» Aim of the exercise
Give all of the lines again, with nothing added or dropped.

◆ ◆ ◆ ◆ ◆ ◆ ◆

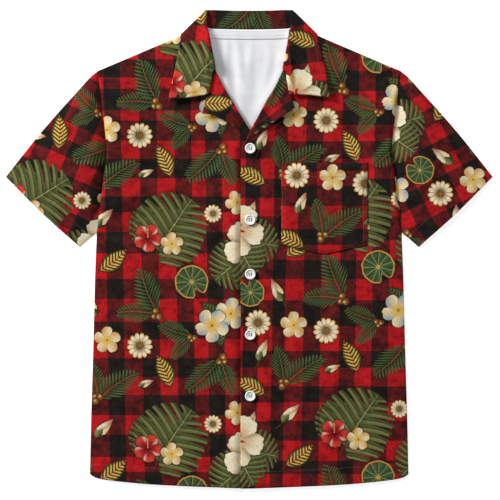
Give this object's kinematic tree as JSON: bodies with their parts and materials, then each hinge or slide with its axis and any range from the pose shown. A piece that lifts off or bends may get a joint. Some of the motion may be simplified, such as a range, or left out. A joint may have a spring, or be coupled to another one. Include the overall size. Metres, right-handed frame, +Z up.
{
  "type": "short-sleeved camp-collar shirt laid flat",
  "caption": "Short-sleeved button-front shirt with an open camp collar, turned-back lapels and a chest pocket, laid flat with its front up.",
  "frame": {"origin": "centre of the bounding box in plan, at the surface that the shirt lies on", "axes": "+X towards the wearer's left, which is to the right as seen from above; +Y from the hem to the collar; +Z up, out of the shirt's front"},
  "size_m": [0.7788, 0.7664, 0.0125],
  "materials": {
    "printed_cloth": "matte printed plain weave, red and black check with flowers and leaves",
    "white_cloth": "matte white plain weave, the unprinted inner side",
    "button": "satin white, moulded with a rim and four holes"
  },
  "bodies": {
    "root": {"back": "white_cloth", "neck_tape": "white_cloth", "front_right": "printed_cloth", "front_left": "printed_cloth", "sleeve_right": "printed_cloth", "sleeve_left": "printed_cloth", "lapel_right": "printed_cloth", "lapel_left": "printed_cloth", "collar": "printed_cloth", "pocket": "printed_cloth", "button_1": "button", "button_2": "button", "button_3": "button", "button_4": "button", "button_5": "button"}
  },
  "joints": []
}
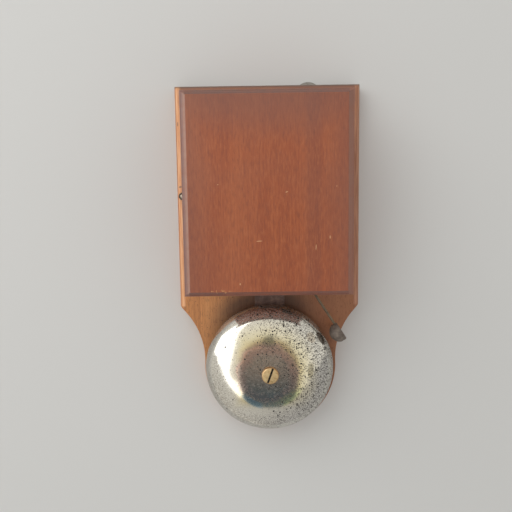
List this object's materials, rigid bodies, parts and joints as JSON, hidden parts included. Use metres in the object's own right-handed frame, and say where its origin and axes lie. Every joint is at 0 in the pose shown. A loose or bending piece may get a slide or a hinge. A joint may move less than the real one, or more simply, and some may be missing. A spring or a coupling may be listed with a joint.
{
  "type": "electric bell",
  "caption": "Wooden-cased trembler bell with a nickel-plated gong, a domed hammer on a wire rod, and an electromagnet with a contact screw under a lift-off cover.",
  "frame": {"origin": "middle of the bounding box's underside, with the bell lying on its back", "axes": "+Y towards the top of the bell as it hangs, +X to the right seen from the front, +Z out of the front"},
  "size_m": [0.108, 0.2096, 0.057],
  "materials": {
    "board_mahogany": "golden varnished mahogany, worn at the edges",
    "case_mahogany": "reddish French-polished mahogany",
    "nickel_plate": "polished nickel plate with fine black pits",
    "brass": "plain turned brass, dulled",
    "dark_iron": "black japanned iron, dull",
    "steel": "plain steel, dulled",
    "silver": "silver contact",
    "ebonite": "black ebonite",
    "green_silk": "silk-covered copper wire, close wound",
    "cotton_lead": "waxed cotton-covered wire"
  },
  "bodies": {
    "base": {"backboard": "board_mahogany", "hanger_plate": "steel", "hanger_screws": "steel", "gong": "nickel_plate", "gong_pillar": "steel", "gong_washer": "brass", "gong_screw": "brass", "base_frame": "dark_iron", "frame_screws": "steel", "yoke": "dark_iron", "yoke_screws": "steel", "core_lower": "dark_iron", "core_upper": "dark_iron", "core_screws": "steel", "bobbin_lower": "ebonite", "bobbin_upper": "ebonite", "winding_lower": "green_silk", "winding_upper": "green_silk", "spring_post": "dark_iron", "post_screws": "steel", "spring_clamp": "brass", "clamp_screws": "steel", "contact_pillar": "brass", "pillar_insulator": "ebonite", "pillar_bushes": "ebonite", "pillar_screws": "steel", "terminal_post_left": "brass", "terminal_post_right": "brass", "terminal_washers": "brass", "wire_terminal_coil": "cotton_lead", "wire_coil_link": "cotton_lead", "wire_coil_frame": "cotton_lead", "wire_contact_terminal": "cotton_lead"},
    "striker": {"armature": "dark_iron", "armature_spring": "steel", "contact_spring": "steel", "contact_disc": "silver", "armature_rivets": "brass", "hammer_rod": "steel", "hammer_head": "dark_iron"},
    "contact_tip": {"contact_tip": "silver"},
    "contact_screw": {"contact_screw": "brass"},
    "lock_nut": {"lock_nut": "brass"},
    "terminal_nut_left": {"terminal_nut_left": "brass"},
    "terminal_nut_right": {"terminal_nut_right": "brass"},
    "cover": {"cover_panel": "case_mahogany", "cover_wall_left": "case_mahogany", "cover_wall_right": "case_mahogany", "cover_wall_lower": "case_mahogany", "cover_wall_top": "case_mahogany", "cover_blocks": "case_mahogany", "cover_dowels": "brass", "cover_lug": "dark_iron", "lug_screws": "steel"},
    "cover_screw": {"cover_screw": "brass"}
  },
  "joints": [
    {"name": "armature_swing", "type": "hinge", "parent": "base", "child": "striker", "pos_m": [0.0173, 0.057, 0.0255], "axis": [0, 0, -1], "range_deg": [0, 1.6], "stiffness_Nm_per_rad": 0.3, "springref_deg": -1.72, "deforming": ["armature_spring"]},
    {"name": "contact_screw_travel", "type": "slide", "parent": "base", "child": "contact_tip", "axis": [1, 0, 0], "range_m": [0, 0.001]},
    {"name": "contact_screw_turn", "type": "hinge", "parent": "contact_tip", "child": "contact_screw", "pos_m": [0.0261, 0.014, 0.0255], "axis": [1, 0, 0], "range_deg": [0, 720]},
    {"name": "lock_nut_turn", "type": "hinge", "parent": "base", "child": "lock_nut", "pos_m": [0.0288, 0.014, 0.0255], "axis": [1, 0, 0], "range_deg": [0, 180]},
    {"name": "terminal_nut_left_rise", "type": "slide", "parent": "base", "child": "terminal_nut_left", "axis": [0, 0, 1], "range_m": [0, 0.006]},
    {"name": "terminal_nut_right_rise", "type": "slide", "parent": "base", "child": "terminal_nut_right", "axis": [0, 0, 1], "range_m": [0, 0.006]},
    {"name": "cover_lift", "type": "slide", "parent": "base", "child": "cover", "axis": [0, 0, 1], "range_m": [0, 0.06]},
    {"name": "cover_screw_rise", "type": "slide", "parent": "cover", "child": "cover_screw", "axis": [0, 0, 1], "range_m": [0, 0.007]}
  ],
  "couplings": [
    {"joint": "contact_screw_turn", "follows": "contact_screw_travel", "rad_per_m": 12566}
  ]
}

◆ ◆ ◆ ◆ ◆ ◆ ◆

» Output below
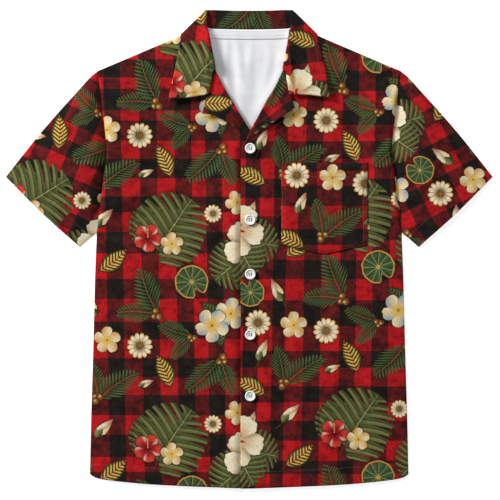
Give this object's kinematic tree as JSON: bodies with their parts and materials, then each hinge or slide with its axis and any range from the pose shown. A piece that lifts off or bends may get a joint. Some of the motion may be simplified, such as a range, or left out. A joint may have a spring, or be coupled to another one. Include the overall size. Metres, right-handed frame, +Z up.
{
  "type": "short-sleeved camp-collar shirt laid flat",
  "caption": "Short-sleeved button-front shirt with an open camp collar, turned-back lapels and a chest pocket, laid flat with its front up.",
  "frame": {"origin": "centre of the bounding box in plan, at the surface that the shirt lies on", "axes": "+X towards the wearer's left, which is to the right as seen from above; +Y from the hem to the collar; +Z up, out of the shirt's front"},
  "size_m": [0.7788, 0.7664, 0.0125],
  "materials": {
    "printed_cloth": "matte printed plain weave, red and black check with flowers and leaves",
    "white_cloth": "matte white plain weave, the unprinted inner side",
    "button": "satin white, moulded with a rim and four holes"
  },
  "bodies": {
    "root": {"back": "white_cloth", "neck_tape": "white_cloth", "front_right": "printed_cloth", "front_left": "printed_cloth", "sleeve_right": "printed_cloth", "sleeve_left": "printed_cloth", "lapel_right": "printed_cloth", "lapel_left": "printed_cloth", "collar": "printed_cloth", "pocket": "printed_cloth", "button_1": "button", "button_2": "button", "button_3": "button", "button_4": "button", "button_5": "button"}
  },
  "joints": []
}
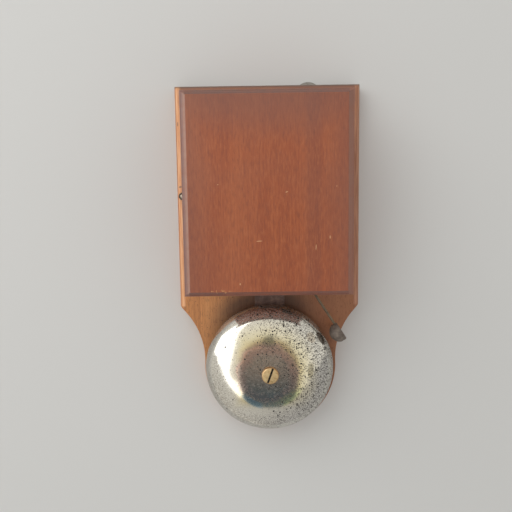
List this object's materials, rigid bodies, parts and joints as JSON, hidden parts included. Use metres in the object's own right-handed frame, and say where its origin and axes lie. Every joint is at 0 in the pose shown. A loose or bending piece may get a slide or a hinge. A joint may move less than the real one, or more simply, and some may be missing. A spring or a coupling may be listed with a joint.
{
  "type": "electric bell",
  "caption": "Wooden-cased trembler bell with a nickel-plated gong, a domed hammer on a wire rod, and an electromagnet with a contact screw under a lift-off cover.",
  "frame": {"origin": "middle of the bounding box's underside, with the bell lying on its back", "axes": "+Y towards the top of the bell as it hangs, +X to the right seen from the front, +Z out of the front"},
  "size_m": [0.108, 0.2096, 0.057],
  "materials": {
    "board_mahogany": "golden varnished mahogany, worn at the edges",
    "case_mahogany": "reddish French-polished mahogany",
    "nickel_plate": "polished nickel plate with fine black pits",
    "brass": "plain turned brass, dulled",
    "dark_iron": "black japanned iron, dull",
    "steel": "plain steel, dulled",
    "silver": "silver contact",
    "ebonite": "black ebonite",
    "green_silk": "silk-covered copper wire, close wound",
    "cotton_lead": "waxed cotton-covered wire"
  },
  "bodies": {
    "base": {"backboard": "board_mahogany", "hanger_plate": "steel", "hanger_screws": "steel", "gong": "nickel_plate", "gong_pillar": "steel", "gong_washer": "brass", "gong_screw": "brass", "base_frame": "dark_iron", "frame_screws": "steel", "yoke": "dark_iron", "yoke_screws": "steel", "core_lower": "dark_iron", "core_upper": "dark_iron", "core_screws": "steel", "bobbin_lower": "ebonite", "bobbin_upper": "ebonite", "winding_lower": "green_silk", "winding_upper": "green_silk", "spring_post": "dark_iron", "post_screws": "steel", "spring_clamp": "brass", "clamp_screws": "steel", "contact_pillar": "brass", "pillar_insulator": "ebonite", "pillar_bushes": "ebonite", "pillar_screws": "steel", "terminal_post_left": "brass", "terminal_post_right": "brass", "terminal_washers": "brass", "wire_terminal_coil": "cotton_lead", "wire_coil_link": "cotton_lead", "wire_coil_frame": "cotton_lead", "wire_contact_terminal": "cotton_lead"},
    "striker": {"armature": "dark_iron", "armature_spring": "steel", "contact_spring": "steel", "contact_disc": "silver", "armature_rivets": "brass", "hammer_rod": "steel", "hammer_head": "dark_iron"},
    "contact_tip": {"contact_tip": "silver"},
    "contact_screw": {"contact_screw": "brass"},
    "lock_nut": {"lock_nut": "brass"},
    "terminal_nut_left": {"terminal_nut_left": "brass"},
    "terminal_nut_right": {"terminal_nut_right": "brass"},
    "cover": {"cover_panel": "case_mahogany", "cover_wall_left": "case_mahogany", "cover_wall_right": "case_mahogany", "cover_wall_lower": "case_mahogany", "cover_wall_top": "case_mahogany", "cover_blocks": "case_mahogany", "cover_dowels": "brass", "cover_lug": "dark_iron", "lug_screws": "steel"},
    "cover_screw": {"cover_screw": "brass"}
  },
  "joints": [
    {"name": "armature_swing", "type": "hinge", "parent": "base", "child": "striker", "pos_m": [0.0173, 0.057, 0.0255], "axis": [0, 0, -1], "range_deg": [0, 1.6], "stiffness_Nm_per_rad": 0.3, "springref_deg": -1.72, "deforming": ["armature_spring"]},
    {"name": "contact_screw_travel", "type": "slide", "parent": "base", "child": "contact_tip", "axis": [1, 0, 0], "range_m": [0, 0.001]},
    {"name": "contact_screw_turn", "type": "hinge", "parent": "contact_tip", "child": "contact_screw", "pos_m": [0.0261, 0.014, 0.0255], "axis": [1, 0, 0], "range_deg": [0, 720]},
    {"name": "lock_nut_turn", "type": "hinge", "parent": "base", "child": "lock_nut", "pos_m": [0.0288, 0.014, 0.0255], "axis": [1, 0, 0], "range_deg": [0, 180]},
    {"name": "terminal_nut_left_rise", "type": "slide", "parent": "base", "child": "terminal_nut_left", "axis": [0, 0, 1], "range_m": [0, 0.006]},
    {"name": "terminal_nut_right_rise", "type": "slide", "parent": "base", "child": "terminal_nut_right", "axis": [0, 0, 1], "range_m": [0, 0.006]},
    {"name": "cover_lift", "type": "slide", "parent": "base", "child": "cover", "axis": [0, 0, 1], "range_m": [0, 0.06]},
    {"name": "cover_screw_rise", "type": "slide", "parent": "cover", "child": "cover_screw", "axis": [0, 0, 1], "range_m": [0, 0.007]}
  ],
  "couplings": [
    {"joint": "contact_screw_turn", "follows": "contact_screw_travel", "rad_per_m": 12566}
  ]
}